## [WHAT YOU HAVE TO DO]
Print the lines of the data, starting with the first, up to and including the line where "# Every outline" appears.

########

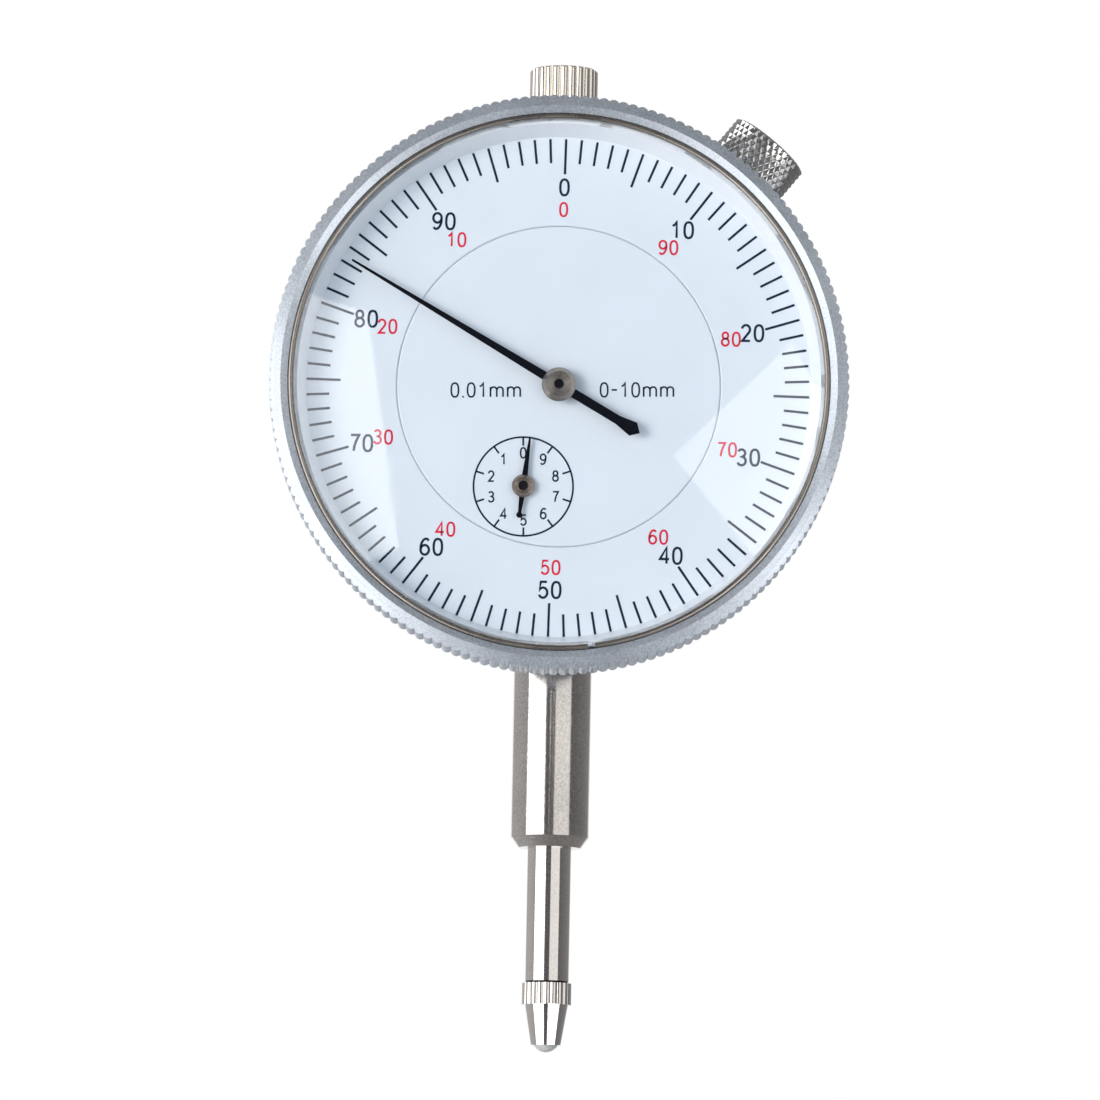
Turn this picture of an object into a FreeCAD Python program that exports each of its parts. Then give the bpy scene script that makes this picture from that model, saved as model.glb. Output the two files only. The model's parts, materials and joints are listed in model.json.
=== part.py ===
import FreeCAD, Part
import math
import os
import re
import Sketcher

# Dial indicator, 0.01 mm by 10 mm, plunger type.
# Millimetres. +Z runs up the spindle, the dial faces -Y and +X is to the right of someone reading it.
# The origin is on the spindle's axis, halfway along the length of stem that a holder clamps. Pieces are
# drawn about the middle of the dial, and measure_from_stem then raises each one by the dial's height.
# "Front" is a lower Y and "back" a higher Y. Angles turn clockwise as the dial is read.
# Every outline is written in expressions of the sheet's aliases, so a cell changed there moves its piece.

SIZES = [
    # case and its rear cover
    ("case_radius", 26.5),
    ("case_wall", 1.8),
    ("case_front", -7.0),
    ("case_back", 7.0),
    ("cover_back", 8.5),
    ("cover_bevel", 0.5),
    ("neck_radius", 5.0),
    ("neck_end", -27.8),
    ("neck_inner", -22.5),
    ("crown_radius", 4.4),
    ("crown_end", 27.0),
    ("crown_inner", 21.5),
    ("lug_radius", 2.5),
    ("lug_circle", 22.8),
    ("plate_lug_back", 1.0),
    ("plate_lug_turn", 25.0),
    ("cover_lug_front", 3.0),
    ("cover_lug_turn", 45.0),
    ("hanger_thickness", 5.0),
    ("hanger_radius", 6.25),
    ("hanger_hole", 3.25),
    ("hanger_back", 16.0),
    # screws
    ("screw_shank", 0.8),
    ("screw_length", 4.4),
    ("screw_head", 1.6),
    ("screw_rise", 0.9),
    ("screw_slot", 0.4),
    ("slot_depth", 0.5),
    ("fit_gap", 0.02),
    ("end_play", 0.1),
    ("lap", 0.1),
    ("tap_gap", 0.5),
    # stem, upper bush and dust cap
    ("stem_radius", 4.0),
    ("stem_press", 3.5),
    ("stem_bevel_top", -45.5),
    ("stem_bevel_radius", 3.2),
    ("stem_end", -46.6),
    ("bush_radius", 3.0),
    ("bush_bottom", 21.0),
    ("bush_top", 30.0),
    ("cap_radius", 3.5),
    ("cap_bottom", 27.2),
    ("cap_roof", 33.2),
    ("cap_top", 34.2),
    ("cap_edge", 0.2),
    ("cap_flutes", 24),
    ("flute_depth", 0.25),
    # spindle and contact point
    ("spindle_radius", 2.25),
    ("spindle_top", 22.0),
    ("spindle_end", -60.45),
    ("spindle_edge", 0.2),
    ("tip_thread", 1.25),
    ("tip_thread_depth", 4.8),
    ("collar_radius", 2.52),
    ("collar_height", 2.2),
    ("collar_flutes", 20),
    ("collar_depth", 0.15),
    ("cone_radius", 2.22),
    ("cone_end_radius", 1.53),
    ("cone_height", 4.12),
    ("ball_radius", 1.47),
    ("ball_height", -66.02),
    ("pin_radius", 0.75),
    ("pin_height", 2.0),
    ("pin_end", 5.6),
    ("pin_head", 1.0),
    ("pin_head_thickness", 0.3),
    ("pin_stop_gap", 0.05),
    # bezel
    ("bezel_radius", 29.5),
    ("bezel_front", -12.95),
    ("bezel_lip", -12.5),
    ("bezel_ridge", 28.3),
    ("bezel_slope_back", -12.25),
    ("band_back", -7.0),
    ("knurl_count", 180),
    ("knurl_depth", 0.28),
    ("seat_radius", 27.6),
    ("shoulder_front", -8.0),
    ("shoulder_back", -7.2),
    ("shoulder_bore", 25.0),
    ("skirt_bore", 26.7),
    ("skirt_radius", 28.3),
    ("skirt_back", -5.2),
    ("retainer_ring", 26.62),
    ("retainer_wire", 0.22),
    ("retainer_back", -6.1),
    ("retainer_gap", 6.0),
    ("groove_case", 26.35),
    ("groove_bezel", 26.9),
    ("groove_half", 0.28),
    # dials, crystal and what holds them
    ("dial_front", -8.5),
    ("dial_back", -8.0),
    ("outer_dial_radius", 27.2),
    ("outer_dial_bore", 16.55),
    ("inner_dial_radius", 16.5),
    ("dial_edge", 0.12),
    ("dial_hole", 1.0),
    ("foot_reach", 12.0),
    ("foot_shoulder", 1.2),
    ("foot_radius", 0.6),
    ("foot_end", -6.9),
    ("spacer_radius", 27.3),
    ("spacer_front_bore", 26.65),
    ("spacer_back_bore", 25.75),
    ("crystal_front", -12.9),
    ("crystal_step", -12.0),
    ("crystal_back", -11.6),
    ("crystal_radius", 26.9),
    ("crystal_flange", 27.5),
    ("wire_ring", 27.28),
    ("wire_radius", 0.3),
    ("wire_front", -12.32),
    ("wire_gap", 1.6),
    ("wire_gap_turn", 172.0),
    # movement plates, pillars, posts and bridges
    ("base_front", -3.4),
    ("base_back", -2.6),
    ("base_radius", 24.5),
    ("base_flat", 21.0),
    ("front_plate_front", -7.8),
    ("front_plate_back", -6.8),
    ("front_plate_radius", 20.0),
    ("pillar_x", 16.5),
    ("pillar_z", 5.0),
    ("pillar_radius", 1.5),
    ("rivet_radius", 0.7),
    ("pillar_floor", 0.8),
    ("pillar_screw_gap", 0.2),
    ("notch_gap", 0.3),
    ("notch_sink", 0.5),
    ("post_radius", 1.3),
    ("bridge_front", 2.6),
    ("bridge_back", 3.4),
    ("guide_post_x", 6.0),
    ("guide_post_z", 7.0),
    ("guide_half_width", 8.0),
    ("guide_bottom", -1.0),
    ("guide_top", 15.0),
    ("cock_post_x", -9.0),
    ("cock_post_step", 2.0),
    ("cock_half", 2.0),
    ("cock_nose", 1.5),
    ("anchor_x", 4.4),
    ("anchor_z", -19.0),
    ("anchor_post", 1.2),
    ("anchor_arm", 0.7),
    ("anchor_overhang", 0.6),
    ("travel", 10.5),
    # springs
    ("spring_back", 4.8),
    ("spring_radius", 1.0),
    ("spring_bore", 0.65),
    ("spring_wire", 0.15),
    ("spring_eye", 1.1),
    ("spring_tail", 0.9),
    ("spring_end_wall", 0.3),
    ("hair_start", 1.45),
    ("hair_step", 0.197),
    ("hair_halves", 16),
    ("hair_width", 0.1),
    ("hair_front", -6.4),
    ("hair_back", -5.8),
    ("stud_radius", 0.4),
    ("collet_radius", 1.3),
    # gear train
    ("rack_pitch", 0.625),
    ("rack_line", 1.83),
    ("rack_teeth", 22),
    ("rack_leaves", 16),
    ("rack_pinion_half", 1.5),
    ("centre_leaves", 10),
    ("wheel_teeth", 100),
    ("tooth_shift", 0.41),
    ("tooth_thinning", 0.015),
    ("arbor_radius", 0.75),
    ("pivot_radius", 0.4),
    ("seat_taper", 0.5),
    ("centre_front", -6.0),
    ("centre_back", -3.7),
    ("drive_front", -4.4),
    ("drive_back", -3.9),
    ("takeup_front", -5.6),
    ("takeup_back", -5.1),
    ("wheel_boss", 1.8),
    ("boss_reach", 0.7),
    ("wheel_window", 2.1),
    ("window_circle", 5.6),
    # pointers
    ("main_length", 24.7),
    ("main_root", 0.46),
    ("main_tip", 0.1),
    ("main_neck", -7.03),
    ("main_flare", 0.77),
    ("main_flare_end", -8.85),
    ("main_tail", -9.63),
    ("main_eye", 1.6),
    ("main_boss", 1.1),
    ("main_hub", 1.75),
    ("main_hub_front", -10.3),
    ("main_blade_front", -9.85),
    ("main_blade_back", -9.65),
    ("main_hub_back", -9.2),
    ("main_hub_bevel", 0.45),
    ("main_recess", 0.5),
    ("main_shoulder", 0.2),
    ("main_turn", -59.8),
    ("rev_length", 5.0),
    ("rev_root", 0.35),
    ("rev_tip", 0.1),
    ("rev_tail", -3.0),
    ("rev_tail_half", 0.15),
    ("rev_blob", 0.3),
    ("rev_eye", 1.05),
    ("rev_boss", 0.8),
    ("rev_hub", 1.165),
    ("rev_hub_front", -9.35),
    ("rev_blade_front", -9.05),
    ("rev_blade_back", -8.9),
    ("rev_hub_back", -8.7),
    ("rev_hub_bevel", 0.3),
    ("rev_recess", 0.25),
    ("rev_shoulder", 0.4),
    ("rev_turn", 6.8),
    # bezel clamp
    ("clamp_turn", 39.0),
    ("clamp_back", -2.0),
    ("clamp_boss", 3.2),
    ("clamp_boss_inner", 21.5),
    ("clamp_boss_sink", 0.3),
    ("clamp_shank", 1.25),
    ("knob_radius", 4.4),
    ("knob_bevel", 0.2),
    ("knob_inner", 28.95),
    ("knob_outer", 34.05),
    ("shoe_half", 3.5),
    ("shoe_front", -6.8),
    ("shoe_back", 1.8),
    ("shoe_outer", 28.9),
    ("shoe_gap", 0.05),
    ("shoe_inner", 24.5),
    ("shoe_case_gap", 0.2),
    ("shoe_lip_gap", 0.1),
]
PRESSURE_ANGLE = math.radians(20)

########

## [FINISHED ANSWER]
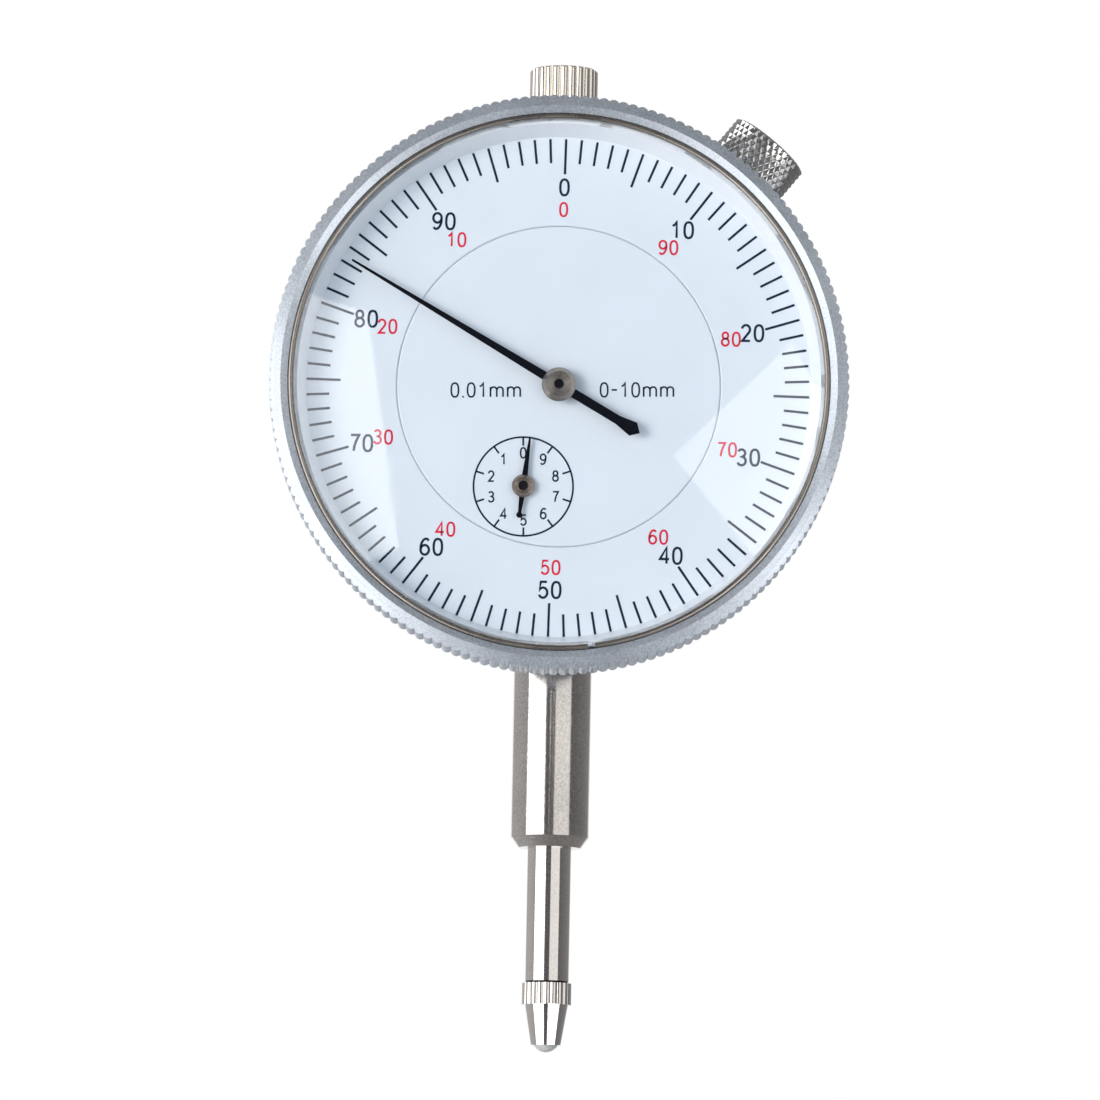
Turn this picture of an object into a FreeCAD Python program that exports each of its parts. Then give the bpy scene script that makes this picture from that model, saved as model.glb. Output the two files only. The model's parts, materials and joints are listed in model.json.
=== part.py ===
import FreeCAD, Part
import math
import os
import re
import Sketcher

# Dial indicator, 0.01 mm by 10 mm, plunger type.
# Millimetres. +Z runs up the spindle, the dial faces -Y and +X is to the right of someone reading it.
# The origin is on the spindle's axis, halfway along the length of stem that a holder clamps. Pieces are
# drawn about the middle of the dial, and measure_from_stem then raises each one by the dial's height.
# "Front" is a lower Y and "back" a higher Y. Angles turn clockwise as the dial is read.
# Every outline is written in expressions of the sheet's aliases, so a cell changed there moves its piece.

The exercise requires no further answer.